CPU jumps in all nodes after restart one of them.
To make sure I have correctly understood the description of the issue:
The issue was triggered when simply restarting one NATS Streaming server of the cluster that probably had between 12 to 15,000 clients. After the restart, all nodes were 100% CPU for 6 to 8 hours. You then blocked traffic for all incoming clients for about 30 seconds, and that solved the issue.
Is it about right?
The issue was triggered when simply restarting one NATS Streaming server of the cluster that probably had between 12 to 15,000 clients.
Correct.
After the restart, all nodes were 100% CPU for 6 to 8 hours.
Maybe more, I don't tested.
You then blocked traffic for all incoming clients for about 30 seconds, and that solved the issue.
Clients are located on the 10.0.0.0/8 network, I block all incoming packets for about 20 minutes, after that the CPU load drops.

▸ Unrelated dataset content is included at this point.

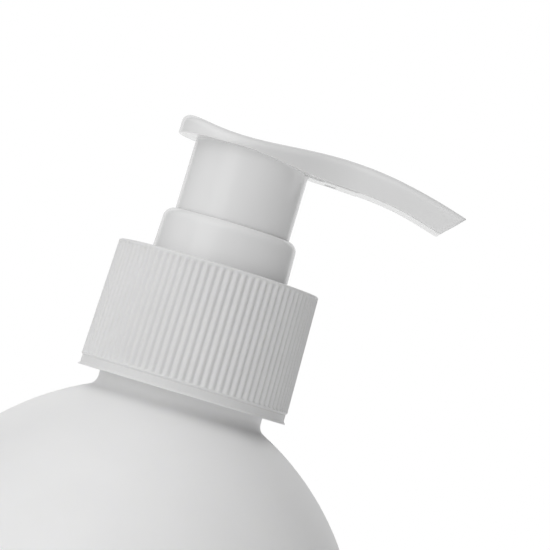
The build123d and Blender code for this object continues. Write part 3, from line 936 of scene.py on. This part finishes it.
def spring_shape():
    """A wound spring whose first and last turns lie closed."""
    per_turn, around = 48, 14
    closed_pace = 1.04 * 2 * WIRE_R
    count = int(SPRING_TURNS * per_turn)
    pace = []
    for k in range(count):
        turn = (k + 0.5) / per_turn
        from_end = min(turn, SPRING_TURNS - turn)
        pace.append(closed_pace + 100.0 * smooth_step(0.7, 1.5, from_end))
    spare = (spring_high - spring_low - 2 * WIRE_R) * per_turn - closed_pace * count
    opening = sum(p - closed_pace for p in pace)
    pace = [closed_pace + (p - closed_pace) * spare / opening for p in pace]
    z, rings = spring_low + WIRE_R, []
    for k in range(count + 1):
        angle = 2 * math.pi * k / per_turn
        c, s = math.cos(angle), math.sin(angle)
        taper = min(1.0, 0.25 + 0.75 * min(k, count - k) / 4)
        ring = []
        for j in range(around):
            a = 2 * math.pi * j / around
            r = SPRING_R + WIRE_R * taper * math.cos(a)
            ring.append((r * c, r * s, z + WIRE_R * taper * math.sin(a)))
        rings.append(ring)
        if k < count:
            z += pace[k] / per_turn
    return swept(rings)


spring = made("spring_wire", spring_shape(), "spring", STEEL_MATERIAL, "spring_steel", "return_spring")
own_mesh(spring)

# ---------------------------------------------------------------- CAD nodes that stay as they are

KEPT = {
    "pump_housing": CLEAR_MATERIAL,
    "dip_tube": CLEAR_MATERIAL,
    "piston": CLEAR_MATERIAL,
    "piston_rod": CLEAR_MATERIAL,
    "stem": PUMP_MATERIAL,
    "bottle_gasket": SEAL_MATERIAL,
    "stem_seal": SEAL_MATERIAL,
    "inlet_ball": STEEL_MATERIAL,
}
for name, material in KEPT.items():
    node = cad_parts[name]
    node.data.materials.clear()
    node.data.materials.append(material)

# ---------------------------------------------------------------- floor, light and camera

FLOOR_HALF = 6.0
FLOOR_NEAR = 0.12  # the paper fades from pale to the backdrop's white between these distances
FLOOR_FAR = 0.55


def floor():
    """A wide pale sheet under the object."""
    far = FLOOR_HALF
    mesh = bpy.data.meshes.new("floor")
    mesh.from_pydata([(-far, -far, 0), (far, -far, 0), (far, far, 0), (-far, far, 0)], [], [[0, 1, 2, 3]])
    s = Shader("floor_paper")
    s.tinted(s.noise(8.0, 3.0), grey(0.80), grey(0.82))
    s.surface.inputs["Roughness"].default_value = 0.9
    away = s.node("ShaderNodeVectorMath", operation="LENGTH")
    s.link(s.place, away.inputs[0])
    glow = s.between(away.outputs["Value"], 0.0, 1.0, FLOOR_NEAR, FLOOR_FAR)
    shade = s.node("ShaderNodeMixShader")
    white = s.node("ShaderNodeEmission")
    white.inputs["Strength"].default_value = 1.0
    s.link(glow, shade.inputs["Fac"])
    s.link(s.surface.outputs["BSDF"], shade.inputs[1])
    s.link(white.outputs["Emission"], shade.inputs[2])
    s.link(shade.outputs["Shader"], s.tree.nodes["Material Output"].inputs["Surface"])
    mesh.materials.append(s.material)
    sheet = bpy.data.objects.new("floor", mesh)
    bpy.context.scene.collection.objects.link(sheet)


def toward(azimuth, elevation):
    """The unit vector in that direction; azimuth 0 is the camera's side and 90 is +X."""
    a, e = math.radians(azimuth), math.radians(elevation)
    return Vector((math.sin(a) * math.cos(e), -math.cos(a) * math.cos(e), math.sin(e)))


# Soft panels of light: azimuth, elevation, cosines where each starts and is full, strength.
LOBES = [
    (180, 8, 0.70, 0.88, 0.95),
    (145, 8, 0.84, 0.96, 0.20),
    (-145, 8, 0.84, 0.96, 0.10),
    (-38, 22, 0.895, 0.930, 0.95),
    (-60, 45, 0.45, 0.98, 0.70),
    (-20, 45, 0.45, 0.98, 0.48),
    (70, 72, 0.55, 0.95, 0.22),
    (0, 90, 0.20, 0.95, 0.30),
]


def studio_world():
    """White to the camera; for light, soft panels round the object, each fading out to its sides."""
    world = bpy.data.worlds.new("studio")
    bpy.context.scene.world = world
    world.use_nodes = True
    tree = world.node_tree
    tree.nodes.clear()
    output = tree.nodes.new("ShaderNodeOutputWorld")
    mix = tree.nodes.new("ShaderNodeMixShader")
    path = tree.nodes.new("ShaderNodeLightPath")
    seen = tree.nodes.new("ShaderNodeBackground")
    seen.inputs["Color"].default_value = (1, 1, 1, 1)
    lit = tree.nodes.new("ShaderNodeBackground")
    place = tree.nodes.new("ShaderNodeTexCoord")
    total = None
    for azimuth, elevation, edge, core, strength in LOBES:
        dot = tree.nodes.new("ShaderNodeVectorMath")
        dot.operation = "DOT_PRODUCT"
        dot.inputs[1].default_value = toward(azimuth, elevation)
        span = tree.nodes.new("ShaderNodeMapRange")
        span.interpolation_type = "SMOOTHSTEP"
        span.inputs["From Min"].default_value = edge
        span.inputs["From Max"].default_value = core
        span.inputs["To Min"].default_value = 0.0
        span.inputs["To Max"].default_value = strength
        tree.links.new(place.outputs["Generated"], dot.inputs[0])
        tree.links.new(dot.outputs["Value"], span.inputs["Value"])
        if total is None:
            total = span.outputs["Result"]
        else:
            added = tree.nodes.new("ShaderNodeMath")
            tree.links.new(total, added.inputs[0])
            tree.links.new(span.outputs["Result"], added.inputs[1])
            total = added.outputs["Value"]
    tree.links.new(total, lit.inputs["Strength"])
    tree.links.new(path.outputs["Is Camera Ray"], mix.inputs["Fac"])
    tree.links.new(lit.outputs["Background"], mix.inputs[1])
    tree.links.new(seen.outputs["Background"], mix.inputs[2])
    tree.links.new(mix.outputs["Shader"], output.inputs["Surface"])


AIM = Vector((8.66, 0.0, ZC + 21.99)) * MM
CAMERA_DISTANCE = 0.45
CAMERA_AZIMUTH = -0.9
CAMERA_ELEVATION = -2.65
CAMERA_ROLL = math.radians(16.7)
FRAME_WIDTH = 85.94 * MM
SENSOR = 36.0

floor()
studio_world()

camera_data = bpy.data.cameras.new("camera")
camera_data.sensor_width = SENSOR
camera_data.lens = SENSOR * CAMERA_DISTANCE / FRAME_WIDTH
camera_data.clip_start, camera_data.clip_end = 0.05, 20.0
camera = bpy.data.objects.new("camera", camera_data)
toward_camera = toward(CAMERA_AZIMUTH, CAMERA_ELEVATION)
camera.location = AIM + toward_camera * CAMERA_DISTANCE
camera.rotation_mode = "QUATERNION"
camera.rotation_quaternion = (-toward_camera).to_track_quat("-Z", "Y") @ Quaternion((0, 0, 1), CAMERA_ROLL)
bpy.context.scene.collection.objects.link(camera)
bpy.context.scene.camera = camera
bpy.context.scene.view_settings.view_transform = "Standard"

If I unlock incoming packets, the load increases again. To prevent this, I am forced to unlock incoming packets partially, by /16 every 30 seconds.
The issue was triggered when simply restarting one NATS Streaming server of the cluster that probably had between 12 to 15,000 clients.
12,000 - 15,000. Sorry.
12,000 - 15,000. Sorry.
Yes, I understood that, no worries.
To prevent this, I am forced to unlock incoming packets partially, by /16 every 30 seconds.
So do you get to a point where all clients traffic is resumed and servers behave normally (no high CPU usage on all nodes)?
So do you get to a point where all clients traffic is resumed and servers behave normally (no high CPU usage on all nodes)?
Correct. Right now the cluster is in this state and the unlock script is running on all nodes :)
Correct. Right now the cluster is in this state and the unlock script is running on all nodes :)
Oh so you mean that you are still filtering clients? So if you were to "open the gate" there would still be the issue? And we are sure that the client traffic is same than before and the issue was really started with a restart of a node and not simply some client usage that has suddenly increased?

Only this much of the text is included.